Quanto alla peculiarità della cultura coreana, Han Kang a evidenziato che forse un aspetto un po’ difficile da cogliere per i lettori non coreani è la parola coreana  (heuin). Come è scritto anche alla fine del libro, in coreano esistono due parole per descrivere il bianco, (heuin) e 하얀 (hayan). I coreani colgono subito la differenza: 하얀 (hayan) indica un colore bianchissimo, invece (heuin) contiene il significato della vita e della morte.

Si tratta di una distinzione molto sottile ma profondamente poetica, che è esattamente uno dei punti centrali della riflessione di Han Kang.  (heuin) è più astratto e spirituale: un bianco che si avvicina al concetto di vuoto, silenzio, purezza, quasi trascendente. È il bianco della pagina vuota, della neve che assorbe il suono, del lutto nella cultura coreana. 하얀 (hayan) invece è sensoriale, luminoso, visivo. È il bianco che si vede e si sente, come la pelle, il latte, i fiori di melo. Han Kang in 《흰》, «Il libro bianco», gioca proprio su questa ambivalenza. Come lei stessa ha spiegato in una precedente intervista, «하얀 (hayan) è un bianco visibile, vivo;  (heuin) è un bianco interiore, che esiste nel silenzio».

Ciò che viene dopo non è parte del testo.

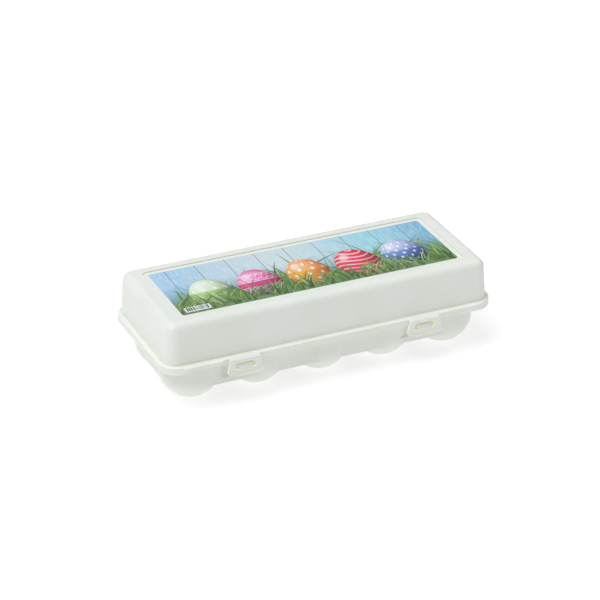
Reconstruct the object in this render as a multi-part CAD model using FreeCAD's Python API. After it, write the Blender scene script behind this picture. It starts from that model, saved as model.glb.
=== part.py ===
import FreeCAD, Part
import math
import os

from FreeCAD import Vector

# Egg carton for ten eggs, moulded in polypropylene: a tray with ten cups, a deep lid,
# two snap flaps on thin living hinges, and living hinges along the back.
# Units are millimetres. X runs along the carton, -Y is the front with the flaps, +Z is up.
# The z = 0 plane is the surface that the ten cups stand on.

# How far two bodies run into each other before they are fused, and how far a cutter runs past a face
OVERLAP = 1.0
INTO_PLATE = 0.5
TOLERANCE = 0.01

# Driving dimensions: cups
PITCH = 50.0
COLUMNS = 5
ROW_Y = 23.5
CUP_R = 22.56
CUP_CENTRE_Z = 22.3
CUP_DRAFT_DEG = 1.8
WALL = 1.25

# Driving dimensions: tray rim and the webs between the cups
DECK_Z0 = 35.6
DECK_Z1 = 37.0
RIM_HX = 127.6
RIM_HY = 50.8
RIM_CORNER_R = 16.0
WEB_OFFSET_TOP = 20.3
WEB_OFFSET_BOTTOM = 19.9
WEB_Z0 = 13.9
WEB_FILLET_R = 9.0
MOUTH_R = 0.7

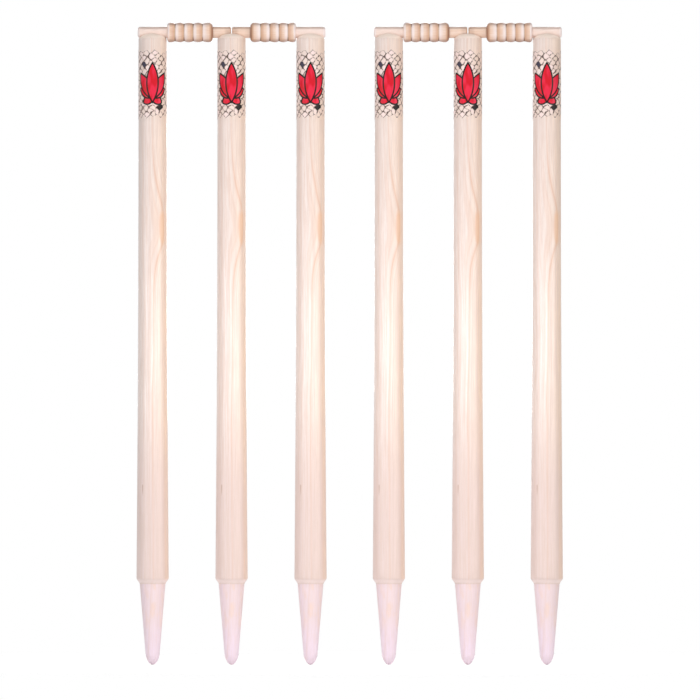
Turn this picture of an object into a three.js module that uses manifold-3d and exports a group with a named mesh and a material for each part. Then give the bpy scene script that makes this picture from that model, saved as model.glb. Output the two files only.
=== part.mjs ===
// Cricket stumps: two wickets side by side, as one set for a match.
// Each wicket has three turned wooden stumps, and two loose bails lie in the
// grooves across their crowns. A printed film band is wrapped round each head.
// Millimetres, +Z up, +X from the left wicket to the right one, +Y away from the bowler.
// The origin is on the ground line, midway between the two middle stumps.

import * as THREE from "three";
import { mergeVertices } from "three/addons/utils/BufferGeometryUtils.js";
import Module from "manifold-3d";

// Layout: a wicket's width is over the heads of its two end stumps
const wicketWidth = 239.4;
const wicketSpacing = 304;

// Stump above the ground line
const bodyHeight = 711;
const headDiameter = 36.2;
const shoulderDiameter = 41.6;
const shoulderFoot = 1;
const shoulderHeight = 10.1;
const flarePower = 2.2;

// Crown: the upper half of an ellipsoid
const crownRise = 9;

// Spike below the ground line: a straight taper to the tip, rounded off by the nose
const spikeLength = 102;
const spikeRootDiameter = 32.8;
const noseDiameter = 18.1;
const noseLength = 14;
const nosePower = 2;

// Bail: a barrel of beads between a short spigot and a long one
const spigotDiameter = 14.3;
const shortSpigotEndRound = 1.7;
const longSpigotEndRound = 3;
const spigotAxisAboveCrown = 0.7;
const barrelDiameter = 25.3;
const beadValleyDepth = 1.3;
const beadWidthShares = [0.228, 0.2, 0.2, 0.194, 0.178];
const shortEndRound = 5.2;
const longEndRound = 3.4;

// Fits between bails and stumps
const grooveClearance = 0.3;
const barrelHeadClearance = 0.4;
const barrelMiddleGap = 5.9;
const bailEndGap = 1.6;
const bailOverhang = 1;
const cutOverrun = 5;

// Printed band round the head
const bandTopDrop = 21.5;
const bandHeight = 90;
const filmThickness = 0.15;
const filmGap = 0.05;

// Facets
const stumpSides = 28;
const bailSides = 20;
const noseSteps = 6;
const shoulderSteps = 5;
const flareSteps = 6;
const crownSteps = 6;
const beadSteps = 3;
const weldDistance = 0.001;

// Places that follow from the sizes above
const stumpPitch = (wicketWidth - headDiameter) / 2;
const bailAxisHeight = bodyHeight + spigotAxisAboveCrown;
const barrelLength = stumpPitch - headDiameter - barrelHeadClearance - barrelMiddleGap;
const shortSpigotLength = barrelMiddleGap + (headDiameter - bailEndGap) / 2;
const longSpigotLength = barrelHeadClearance + headDiameter + bailOverhang;
const rimHeight = bodyHeight - crownRise;

const wasm = await Module();
wasm.setup();

// Finishes
const finishes = {
  stump: { color: 0xf1dcd1, roughness: 0.42, metalness: 0 },
  bail: { color: 0xe9c9b4, roughness: 0.45, metalness: 0 },
  band: { color: 0xeadfd6, roughness: 0.35, metalness: 0 },
};

// Profiles are lists of [radius, height] from the low end of the axis to the high end

/** Points of a quarter ellipse that leaves a side wall and turns level, or the other way round. */
function quarterRound(wall, level, steps, levelFirst) {
  const points = [];
  for (let i = 0; i <= steps; i += 1) {
    const turn = (Math.PI / 2) * (i / steps);
    const towardsLevel = levelFirst ? Math.cos(turn) : Math.sin(turn);
    const alongAxis = levelFirst ? Math.sin(turn) : 1 - Math.cos(turn);
    const start = levelFirst ? level : wall;
    const end = levelFirst ? wall : level;
    points.push([
      wall[0] + (level[0] - wall[0]) * towardsLevel,
      start[1] + (end[1] - start[1]) * alongAxis,
    ]);
  }
  return points;
}

/** Radius of the spike's straight taper at a height below the ground line. */
function taperRadius(height) {
  const share = -height / (spikeLength - noseLength);
  return (spikeRootDiameter + (noseDiameter - spikeRootDiameter) * share) / 2;
}

function spikeProfile() {
  const points = [[0, -spikeLength]];
  for (let i = noseSteps - 1; i >= 0; i -= 1) {
    const turn = (Math.PI / 2) * (i / noseSteps);
    const height = noseLength - spikeLength - noseLength * Math.sin(turn) ** (2 / nosePower);
    points.push([taperRadius(height) * Math.cos(turn), height]);
  }
  points.push([spikeRootDiameter / 2, 0]);
  return points;
}

function shoulderProfile() {
  const points = [];
  const rootRadius = spikeRootDiameter / 2;
  const shoulderRadius = shoulderDiameter / 2;
  for (let i = 0; i <= shoulderSteps; i += 1) {
    const share = i / shoulderSteps;
    const swell = (1 - Math.cos(Math.PI * share)) / 2;
    points.push([
      rootRadius + (shoulderRadius - rootRadius) * swell,
      shoulderFoot + (shoulderHeight - shoulderFoot) * share,
    ]);
  }
  return points;
}

/** Radius of the body at a height between the shoulder and the crown. */
function bodyRadius(height) {
  const share = Math.max(0, rimHeight - height) / (rimHeight - shoulderHeight);
  return (headDiameter + (shoulderDiameter - headDiameter) * share ** flarePower) / 2;
}

function bodyProfile() {
  const points = [];
  for (let i = 1; i <= flareSteps; i += 1) {
    const height = shoulderHeight + (rimHeight - shoulderHeight) * (i / flareSteps);
    points.push([bodyRadius(height), height]);
  }
  return points;
}

function crownProfile() {
  const points = [];
  for (let i = 1; i < crownSteps; i += 1) {
    const turn = (Math.PI / 2) * (i / crownSteps);
    points.push([(headDiameter / 2) * Math.cos(turn), rimHeight + crownRise * Math.sin(turn)]);
  }
  points.push([0, bodyHeight]);
  return points;
}

/** Points of a bow that rises from its foot and meets its crest level, or the other way round. */
function bow(foot, crest, steps, crestFirst) {
  const points = [];
  for (let i = 0; i <= steps; i += 1) {
    const climb = crestFirst ? 1 - i / steps : i / steps;
    points.push([
      crest[0] - (crest[0] - foot[0]) * (1 - climb) ** 2,
      foot[1] + (crest[1] - foot[1]) * climb,
    ]);
  }
  return points;
}

/** One bead, from its foot at `low` over its crest to its foot at `high`. */
function beadProfile(low, high, crestPlace) {
  const crest = [barrelDiameter / 2, crestPlace];
  const rise = low.curve([low.radius, low.place], crest, beadSteps, false);
  const fall = high.curve([high.radius, high.place], crest, beadSteps, true);
  return [...rise, ...fall.slice(1)];
}

function barrelProfile() {
  const points = [];
  const valleyRadius = barrelDiameter / 2 - beadValleyDepth;
  const spigotRadius = spigotDiameter / 2;
  let place = shortSpigotLength;
  beadWidthShares.forEach((share, index) => {
    const width = barrelLength * share;
    const low = { radius: valleyRadius, place, curve: bow };
    const high = { radius: valleyRadius, place: place + width, curve: bow };
    let crestPlace = place + width / 2;
    if (index === 0) {
      low.radius = spigotRadius;
      low.curve = quarterRound;
      crestPlace = low.place + shortEndRound;
    }
    if (index === beadWidthShares.length - 1) {
      high.radius = spigotRadius;
      high.curve = quarterRound;
      crestPlace = high.place - longEndRound;
    }
    const bead = beadProfile(low, high, crestPlace);
    points.push(...(index === 0 ? bead : bead.slice(1)));
    place += width;
  });
  return points;
}

function bailProfile() {
  const spigotRadius = spigotDiameter / 2;
  const bailLength = shortSpigotLength + barrelLength + longSpigotLength;
  return [
    [0, 0],
    [spigotRadius - shortSpigotEndRound, 0],
    [spigotRadius, shortSpigotEndRound],
    ...barrelProfile(),
    [spigotRadius, bailLength - longSpigotEndRound],
    [spigotRadius - longSpigotEndRound, bailLength],
    [0, bailLength],
  ];
}

function bandProfile() {
  const top = bodyHeight - bandTopDrop;
  const bottom = top - bandHeight;
  const inner = filmGap;
  const outer = filmGap + filmThickness;
  return [
    [bodyRadius(bottom) + outer, bottom],
    [bodyRadius(top) + outer, top],
    [bodyRadius(top) + inner, top],
    [bodyRadius(bottom) + inner, bottom],
    [bodyRadius(bottom) + outer, bottom],
  ];
}

/** A turned solid about +Z from a profile. */
function turned(profile, sides) {
  const outline = profile.map(([radius, height]) => new THREE.Vector2(radius, height));
  return new THREE.LatheGeometry(outline, sides).rotateX(Math.PI / 2);
}

/** Welds a geometry's corners and drops the empty faces that a lathe leaves at its poles. */
function welded(geometry) {
  const bare = geometry.clone();
  bare.deleteAttribute("normal");
  bare.deleteAttribute("uv");
  const merged = mergeVertices(bare, weldDistance);
  const kept = [];
  for (let i = 0; i < merged.index.count; i += 3) {
    const [a, b, c] = [merged.index.getX(i), merged.index.getX(i + 1), merged.index.getX(i + 2)];
    if (a !== b && b !== c && c !== a) {
      kept.push(a, b, c);
    }
  }
  merged.setIndex(kept);
  return merged;
}

/** Cuts one closed geometry out of another. */
function cut(geometry, tool) {
  const [solid, cutter] = [geometry, tool].map((source) => {
    const { attributes, index } = welded(source);
    return new wasm.Manifold(
      new wasm.Mesh({
        numProp: 3,
        vertProperties: new Float32Array(attributes.position.array),
        triVerts: new Uint32Array(index.array),
      }),
    );
  });
  const mesh = solid.subtract(cutter).getMesh();
  const result = new THREE.BufferGeometry();
  result.setAttribute("position", new THREE.BufferAttribute(mesh.vertProperties, 3));
  result.setIndex(new THREE.BufferAttribute(mesh.triVerts, 1));
  result.computeVertexNormals();
  return result;
}

/** A turned stump with the groove for the bails across its crown, along +X. */
function stumpGeometry() {
  const body = turned(
    [...spikeProfile(), ...shoulderProfile(), ...bodyProfile(), ...crownProfile()],
    stumpSides,
  );
  const grooveRadius = spigotDiameter / 2 + grooveClearance;
  const grooveLength = headDiameter + 2 * cutOverrun;
  const groove = new THREE.CylinderGeometry(grooveRadius, grooveRadius, grooveLength, bailSides);
  groove.rotateZ(-Math.PI / 2);
  groove.translate(0, 0, bailAxisHeight);
  return cut(body, groove);
}

/** A bail along +X from the end of its short spigot, on its own axis. */
function bailGeometry() {
  return turned(bailProfile(), bailSides).rotateY(Math.PI / 2);
}

function bandGeometry() {
  return turned(bandProfile(), stumpSides);
}

function piece(name, geometry, finish) {
  const mesh = new THREE.Mesh(geometry, new THREE.MeshStandardMaterial(finish));
  mesh.name = name;
  return mesh;
}

// Stumps of a wicket, by how many pitches each stands outwards of the middle one
const stumpPlaces = { outer: 1, middle: 0, inner: -1 };
const bailPlaces = { outer: 1, inner: -1 };

/** One wicket about its middle stump. `outwards` is +1 or -1, the way along X to its outer stump. */
function wicket(side, outwards) {
  const group = new THREE.Group();
  for (const [place, pitches] of Object.entries(stumpPlaces)) {
    const stand = new THREE.Group();
    stand.position.x = outwards * pitches * stumpPitch;
    stand.add(piece(`${side}_wicket_${place}_stump`, stumpGeometry(), finishes.stump));
    stand.add(piece(`${side}_wicket_${place}_label`, bandGeometry(), finishes.band));
    group.add(stand);
  }
  for (const [place, pitches] of Object.entries(bailPlaces)) {
    const bail = piece(`${side}_wicket_${place}_bail`, bailGeometry(), finishes.bail);
    const along = outwards * pitches;
    bail.position.set((along * bailEndGap) / 2, 0, bailAxisHeight);
    bail.rotation.z = along > 0 ? 0 : Math.PI;
    group.add(bail);
  }
  group.position.x = (outwards * wicketSpacing) / 2;
  return group;
}

const stumps = new THREE.Group();
stumps.add(wicket("left", -1));
stumps.add(wicket("right", 1));

export default stumps;
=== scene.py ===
"""Looks of two cricket wickets: six turned stumps with printed film bands, and four beaded bails."""

import logging
import math
from dataclasses import asdict, dataclass, field
from enum import Enum

import bmesh
import bpy
from bpy.types import Material, Node, NodeInputs, NodeSocket, NodeTree, Object
from mathutils import Matrix, Vector
from mathutils.kdtree import KDTree


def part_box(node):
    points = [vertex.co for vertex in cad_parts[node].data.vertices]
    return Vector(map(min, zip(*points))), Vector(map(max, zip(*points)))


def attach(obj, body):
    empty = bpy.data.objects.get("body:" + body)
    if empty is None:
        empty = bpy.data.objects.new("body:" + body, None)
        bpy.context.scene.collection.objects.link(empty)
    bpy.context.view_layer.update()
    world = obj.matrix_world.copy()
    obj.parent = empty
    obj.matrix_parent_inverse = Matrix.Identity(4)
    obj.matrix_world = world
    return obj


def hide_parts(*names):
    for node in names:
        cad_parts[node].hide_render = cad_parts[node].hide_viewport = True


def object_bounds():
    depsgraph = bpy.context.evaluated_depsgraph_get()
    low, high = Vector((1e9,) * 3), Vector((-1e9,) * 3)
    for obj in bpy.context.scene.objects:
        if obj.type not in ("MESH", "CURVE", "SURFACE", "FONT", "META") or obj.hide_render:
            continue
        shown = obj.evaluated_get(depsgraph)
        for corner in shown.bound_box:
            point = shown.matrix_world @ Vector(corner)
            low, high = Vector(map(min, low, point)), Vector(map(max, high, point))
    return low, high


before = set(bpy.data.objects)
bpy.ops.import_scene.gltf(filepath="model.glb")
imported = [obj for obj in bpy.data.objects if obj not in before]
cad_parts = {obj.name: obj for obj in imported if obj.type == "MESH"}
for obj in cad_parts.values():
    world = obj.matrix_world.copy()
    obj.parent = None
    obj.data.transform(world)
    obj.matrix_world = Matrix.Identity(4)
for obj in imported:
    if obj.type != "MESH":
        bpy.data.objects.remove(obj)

CAD_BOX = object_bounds()
LOG = logging.getLogger("wickets")

MM = 0.001
FULL_TURN = 2 * math.pi
QUARTER_TURN = math.pi / 2
WELD = 0.002 * MM
PLACE = "lathe_place"
RELIEF = "lathe_relief"
AXIAL = "axial_lean"
LOT = "wood_lot"

Pair = tuple[float, float]
Outline = list[Pair]
Colour = tuple[float, float, float, float]


def ink(*screen: int) -> Colour:
    """A linear colour from the values that a screen shows.

    Args:
        screen: red, green and blue, each 0 to 255.

    Returns:
        The linear red, green and blue, with alpha 1.
    """
    linear = []
    for value in screen:
        share = value / 255
        linear.append(share / 12.92 if share <= 0.04045 else ((share + 0.055) / 1.055) ** 2.4)
    return (*linear, 1.0)


@dataclass(frozen=True)
class Value:
    """What a node puts out, for sums with numbers and with other values."""

    nodes: "Nodes"
    socket: NodeSocket

    def __add__(self, other: object) -> "Value":
        """This value and another together."""
        return self.nodes.math("ADD", self, other)

    def __sub__(self, other: object) -> "Value":
        """This value less another."""
        return self.nodes.math("SUBTRACT", self, other)

    def __rsub__(self, other: object) -> "Value":
        """Another value less this one."""
        return self.nodes.math("SUBTRACT", other, self)

    def __mul__(self, other: object) -> "Value":
        """This value times another."""
        return self.nodes.math("MULTIPLY", self, other)

    def __truediv__(self, other: object) -> "Value":
        """This value divided by another."""
        return self.nodes.math("DIVIDE", self, other)

    def __abs__(self) -> "Value":
        """This value without its sign."""
        return self.nodes.math("ABSOLUTE", self)

    def step(self, low: object, high: object, start: float = 0.0, end: float = 1.0) -> "Value":
        """A smooth step from start to end as this value goes from low to high."""
        inputs = {"Value": self, "From Min": low, "From Max": high, "To Min": start, "To Max": end}
        return self.nodes.add("MapRange", inputs, interpolation_type="SMOOTHSTEP")[0]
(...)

Han Kang ha poi affermato che prima di essere una scrittrice, lei è una lettrice ed è sempre stata affascinata dalla potenza della letteratura. La forza del linguaggio è incredibile. Nella età contemporanea si parla di Intelligenza artificiale e di realtà virtuale, ma a suo parere l’esperienza di entrare nell’anima e nelle emozioni degli altri è incomparabile.

«Noi possiamo entrare nella vita degli altri e vivere la vita degli altri senza indossare occhiali per la realtà virtuale. Basta aprire un libro.» ha detto.

Ha poi continuato dicendo che incontrare l’anima degli altri e condividere le voci nascoste è una capacità che non cambia secondo lo scorrere del tempo, è la bellezza della letteratura, una bellezza che non è destinata a svanire.

Infine, ha concluso: «Senza letteratura non potrei sopravvivere».

Per consentire un primo approccio a «Il libro bianco», riporto di seguito i brani più brevi tra quelli letti in occasione dell’incontro/intervista augurando a tutti voi una buona lettura.

Da «Il libro bianco» di Han Kang.

Tenda di merletto

Camminando su una strada ghiacciata, alza lo sguardo al primo piano di un edificio. Una tenda di merletto dai sobri ricami è appesa al vetro di una finestra.

Sarà perché dentro di noi palpita qualcosa di bianco e incontaminato che la purezza di certi oggetti ci commuove sempre? A volte, ha come la sensazione che le federe e le lenzuola bianche fresche di bucato e perfettamente asciutte le parlino.

Quando sfiora, la sua pelle nuda, quel tessuto di cotone bianco sembra voglia dirle: tu sei preziosa. Il tuo sonno è immacolato ed essere vivi non è una vergogna.

È una strana consolazione, quella che le trasmette la pelle nuda a contatto con le lenzuola, nel lieve fruscio tra veglia e sonno.

Nuvolette di fiato

Quando, nelle prime mattine di freddo, una nuvoletta bianca ci esce dalle labbra, è la prova che siamo vivi. La prova che il nostro corpo è caldo. L'aria fredda, risucchiata nel buio dei polmoni e riscaldata dalla temperatura corporea, si trasforma in vapore bianco. È il miracolo della nostra vita, che si diffonde nell'aria sotto forma di una emanazione biancastra perfettamente visibile.

Fazzoletto

Un pomeriggio di fine estate, passando sotto una palazzina in una zona residenziale fuori mano, vide questa scena: una signora ritirava il bucato in una veranda al secondo piano, quando alcuni panni le caddero per sbaglio. L'ultimo a planare giù, più lento di tutti, fu un fazzoletto. Sembrava un uccello con le ali ripiegate a metà o uno spirito esitante, in cerca di un luogo dove posarsi.